This is politics: New Jersey Gov. Chris Christie shows up at a Republican function in late October and bashes President Barack Obama as someone who's "clutching for the light switch of leadership."
This is real life: Barely a week later Christie goes on national TV to praise Obama, saying, "I cannot thank the president enough for his personal concern and compassion for our state." Why the abrupt change?
Because superstorm Sandy had slammed into New Jersey and much of the Northeast with horrific force, killing dozens of people, destroying homes, crippling transit, shutting off electricity and leaving a swath of destruction that demands the most heroic relief and rebuilding efforts the nation can muster.
New Jersey doesn't have nearly enough resources -- from money to qualified personnel -- to do that right now. Neither do New York, Connecticut or the other badly damaged states.
So Christie, other governors and mayors of affected communities are looking to the entity best suited to rush in and help in times of crisis.

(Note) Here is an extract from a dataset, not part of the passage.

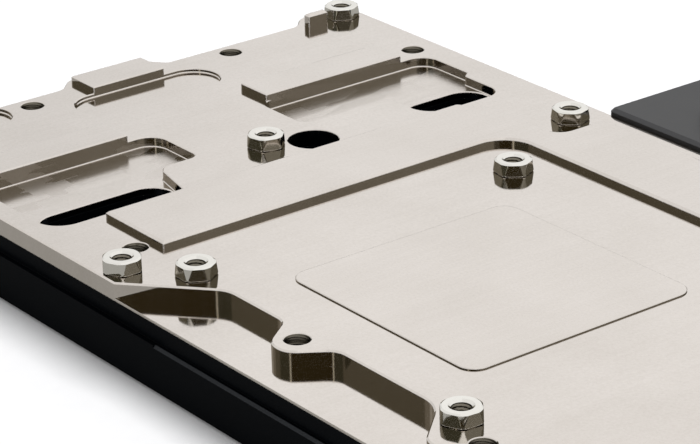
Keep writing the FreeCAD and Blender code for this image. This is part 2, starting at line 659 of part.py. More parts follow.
# ---- terminal ---------------------------------------------------------------------------------------
def make_terminal_block():
    """Port terminal: two threaded ports that open on both faces."""
    far = PORT_SIDE_Y + TERMINAL_DEPTH
    sides = (-TERMINAL_HALF_LENGTH, TERMINAL_HALF_LENGTH)
    block = prism(rectangle(sides, (PORT_SIDE_Y, far), TERMINAL_CORNER), COVER_BOTTOM, TERMINAL_TOP)
    rims = [edge for edge in block.Edges if edge.BoundBox.ZLength < 1e-6]
    block = block.makeChamfer(TERMINAL_BEVEL, rims)
    cuts = []
    for x in (-PORT_X, PORT_X):
        cuts.append(cylinder(x, PORT_Y, PORT_RADIUS, COVER_BOTTOM, COVER_BOTTOM + PORT_DEPTH))
        cuts.append(cylinder(x, PORT_Y, PORT_WEB_RADIUS, COVER_BOTTOM, TERMINAL_TOP))
        cuts.append(cylinder(x, PORT_Y, PORT_RADIUS, TERMINAL_TOP - PLUG_STUB_LENGTH, TERMINAL_TOP))
        cuts.append(mouth(x, PORT_Y, PORT_RADIUS, PORT_MOUTH, TERMINAL_TOP))
        lower_mouth = Vector(x, PORT_Y, COVER_BOTTOM)
        cuts.append(Part.makeCone(PORT_RADIUS + PORT_MOUTH, PORT_RADIUS, PORT_MOUTH, lower_mouth))
        cuts.append(cylinder_y(x, FLOW_Z, FLOW_RADIUS, PORT_SIDE_Y, PORT_Y))
        cuts.append(seal_ring(x, SEAL_INNER - SEAL_CLEARANCE, SEAL_INNER + SEAL_SECTION + SEAL_CLEARANCE))
    for x in TERMINAL_SCREW_X:
        cuts.append(cylinder_y(x, FLOW_Z, SCREW_CLEARANCE_HOLE, PORT_SIDE_Y, far))
        cuts.append(cylinder_y(x, FLOW_Z, HEAD_SINK_RADIUS, far - HEAD_SINK_DEPTH, far))
    return one_solid(block.cut(cuts))


def seal_ring(x, inner, outer):
    """Ring at the joint between terminal and cover, pressed flat."""
    ring = cylinder_y(x, FLOW_Z, outer, PORT_SIDE_Y, PORT_SIDE_Y + SEAL_SECTION)
    return ring.cut(cylinder_y(x, FLOW_Z, inner, PORT_SIDE_Y, PORT_SIDE_Y + SEAL_SECTION))


def plug_ring(x, inner, outer):
    """Ring under the flange of a port plug."""
    high = TERMINAL_TOP + PLUG_SEAL_SECTION
    return cylinder(x, PORT_Y, outer, TERMINAL_TOP, high).cut(cylinder(x, PORT_Y, inner, TERMINAL_TOP, high))


def make_port_plug(x):
    """Plug that closes a port on the component side."""
    flange_top = TERMINAL_TOP + PLUG_FLANGE_HEIGHT
    flange = cylinder(x, PORT_Y, PLUG_FLANGE_RADIUS, TERMINAL_TOP, flange_top)
    rim = [edge for edge in flange.Edges if edge.BoundBox.ZMin > flange_top - 1e-6]
    flange = flange.makeChamfer(PLATE_BEVEL, rim)
    stub_radius = PORT_RADIUS - PLUG_THREAD_CLEARANCE
    stub = cylinder(x, PORT_Y, stub_radius, TERMINAL_TOP - PLUG_STUB_LENGTH, TERMINAL_TOP)
    key = hexagon(PLUG_KEY, flange_top - PLUG_KEY_DEPTH, flange_top)
    key.translate(Vector(x, PORT_Y, 0))
    groove_outer = PLUG_SEAL_INNER + PLUG_SEAL_SECTION + SEAL_CLEARANCE
    groove = plug_ring(x, PLUG_SEAL_INNER - SEAL_CLEARANCE, groove_outer)
    return one_solid(flange.fuse(stub).cut([key, groove]))


# ---- fasteners ----------------------------------------------------------------------------------------
def cap_screw(length, threaded):
    """M4 cap screw on the Z axis: the head seats at zero and the shank points up."""
    head = cylinder(0, 0, HEAD_RADIUS, -HEAD_HEIGHT, 0)
    rim = [edge for edge in head.Edges if edge.BoundBox.ZMax < -HEAD_HEIGHT + 1e-6]
    head = head.makeChamfer(PLATE_BEVEL, rim)
    root = TAP_RADIUS - THREAD_CLEARANCE
    shank = cylinder(0, 0, SCREW_RADIUS, 0, length - threaded)
    thread = cylinder(0, 0, root, length - threaded, length)
    key = hexagon(KEY_ACROSS, -HEAD_HEIGHT, -HEAD_HEIGHT + KEY_DEPTH)
    return one_solid(head.fuse([shank, thread]).cut(key))


def make_cover_screw(x, y):
    """Cap screw that comes up through the cover into the plate."""
    seat = COVER_BOTTOM + COVER_SINK_DEPTH
    screw = cap_screw(COVER_SCREW_LENGTH, seat + COVER_SCREW_LENGTH - SEAT)
    screw.translate(Vector(x, y, seat))
    return screw


def make_terminal_screw(x):
    """Cap screw that runs through the terminal into the side of the cover."""
    seat = PORT_SIDE_Y + TERMINAL_DEPTH - HEAD_SINK_DEPTH
    screw = cap_screw(TERMINAL_SCREW_LENGTH, TERMINAL_SCREW_LENGTH - (seat - PORT_SIDE_Y))
    screw.rotate(Vector(0, 0, 0), Vector(1, 0, 0), 90)
    screw.translate(Vector(x, seat, FLOW_Z))
    return screw


def make_standoff(x, y, turn):
    """Hexagonal standoff with a pressed spigot and a threaded bore."""
    top = FLOOR + STANDOFF_HEIGHT
    foot = FLOOR + STANDOFF_COLLAR
    narrow = STANDOFF_ACROSS / 2 - STANDOFF_FACE_RIM
    wide = narrow + (top - foot) / math.tan(math.radians(STANDOFF_CROWN_ANGLE))
    crown = Part.makeCone(wide, narrow, top - foot, Vector(0, 0, foot))
    undercut = Part.makeCone(narrow, wide, top - foot, Vector(0, 0, foot))
    body = hexagon(STANDOFF_ACROSS, foot, top, turn).common(crown).common(undercut)
    collar = cylinder(0, 0, STANDOFF_COLLAR_RADIUS, FLOOR, foot)
    spigot = cylinder(0, 0, SPIGOT_RADIUS, FLOOR - SPIGOT_LENGTH, FLOOR)
    bore = cylinder(0, 0, STANDOFF_BORE, top - STANDOFF_BORE_DEPTH, top)
    solid = body.fuse([collar, spigot]).cut([bore, mouth(0, 0, STANDOFF_BORE, STANDOFF_MOUTH, top)])
    solid = one_solid(solid)
    solid.translate(Vector(x, y, 0))
    return solid


# ---- assembly --------------------------------------------------------------------------------------------
def make_pieces():
    """Every piece of the cold plate by the name of its node."""
    pieces = {
        "cold_plate": make_cold_plate(),
        "cover": make_cover(),
        "main_gasket": make_main_gasket(),
        "jet_plate": make_jet_plate(),
        "terminal_block": make_terminal_block(),
        "inlet_seal": seal_ring(PORT_X, SEAL_INNER, SEAL_INNER + SEAL_SECTION),
        "outlet_seal": seal_ring(-PORT_X, SEAL_INNER, SEAL_INNER + SEAL_SECTION),
        "inlet_plug": make_port_plug(PORT_X),
        "outlet_plug": make_port_plug(-PORT_X),
        "inlet_plug_seal": plug_ring(PORT_X, PLUG_SEAL_INNER, PLUG_SEAL_INNER + PLUG_SEAL_SECTION),
        "outlet_plug_seal": plug_ring(-PORT_X, PLUG_SEAL_INNER, PLUG_SEAL_INNER + PLUG_SEAL_SECTION),
    }
    for number, (x, y) in enumerate(COVER_SCREWS, start=1):
        pieces["cover_screw_%d" % number] = make_cover_screw(x, y)
    for number, x in enumerate(TERMINAL_SCREW_X, start=1):
        pieces["terminal_screw_%d" % number] = make_terminal_screw(x)
    for name, (x, y, turn) in STANDOFFS.items():
        pieces[name] = make_standoff(x, y, turn)
    return pieces


os.makedirs("parts", exist_ok=True)
for node, shape in make_pieces().items():
    shape.exportStep("parts/%s.step" % node)
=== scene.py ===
"""Looks of a full-cover liquid cooling cold plate: finishes, threads, light and camera."""

from __future__ import annotations

import logging
import math
from dataclasses import dataclass, field
from enum import Enum
from typing import Any

import bpy
from mathutils import Matrix, Vector

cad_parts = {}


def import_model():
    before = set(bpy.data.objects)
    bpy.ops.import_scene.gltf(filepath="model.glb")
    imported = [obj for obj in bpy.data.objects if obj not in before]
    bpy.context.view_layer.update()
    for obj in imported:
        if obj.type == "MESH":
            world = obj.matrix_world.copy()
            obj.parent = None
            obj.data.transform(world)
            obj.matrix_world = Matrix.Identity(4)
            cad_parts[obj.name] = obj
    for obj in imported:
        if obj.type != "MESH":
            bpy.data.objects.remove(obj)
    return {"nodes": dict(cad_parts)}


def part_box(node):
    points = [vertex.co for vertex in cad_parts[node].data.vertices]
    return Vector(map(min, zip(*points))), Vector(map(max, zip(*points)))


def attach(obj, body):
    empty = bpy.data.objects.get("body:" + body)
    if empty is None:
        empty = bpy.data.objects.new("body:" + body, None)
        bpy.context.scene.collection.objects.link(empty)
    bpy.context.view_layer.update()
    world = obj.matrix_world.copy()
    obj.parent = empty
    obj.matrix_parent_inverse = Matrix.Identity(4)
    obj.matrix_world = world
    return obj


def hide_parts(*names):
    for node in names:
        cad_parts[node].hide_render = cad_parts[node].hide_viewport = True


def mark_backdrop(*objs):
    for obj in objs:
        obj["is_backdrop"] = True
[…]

It's called the federal government.
While criticizing most everything that Washington does these days is a popular activity, its size and reach are crucial during national disasters.
Compassionate, knowledgeable leadership helps, too. Obama and the federal forces he leads displayed that quality early on in the wake of Sandy.
The Federal Emergency Management Agency quickly moved badly needed power generators into many affected areas, helped with emergency transit and brought in massive amounts of water and pre-packaged meals.
Given the tremendous extent of the damage, emergency responders were still scrambling over the weekend to restore electricity to many people in New York City and New Jersey, and get sufficient amounts of gasoline to the Northeast.
Talk of self-sufficiency and states' rights make for nice sound bites when the sun is shining.
But Joplin residents found out after a tornado ripped through their city in 2011, it's far better to have national, state and local public employees ready to respond.
In Sandy's aftermath, the Red Cross, other nonprofit groups and utility crews from around the country have provided excellent assistance.
Still, natural disasters tend to show Americans we're all in this together. It's encouraging that an empathetic president has helped lead a massive federal response to the megastorm.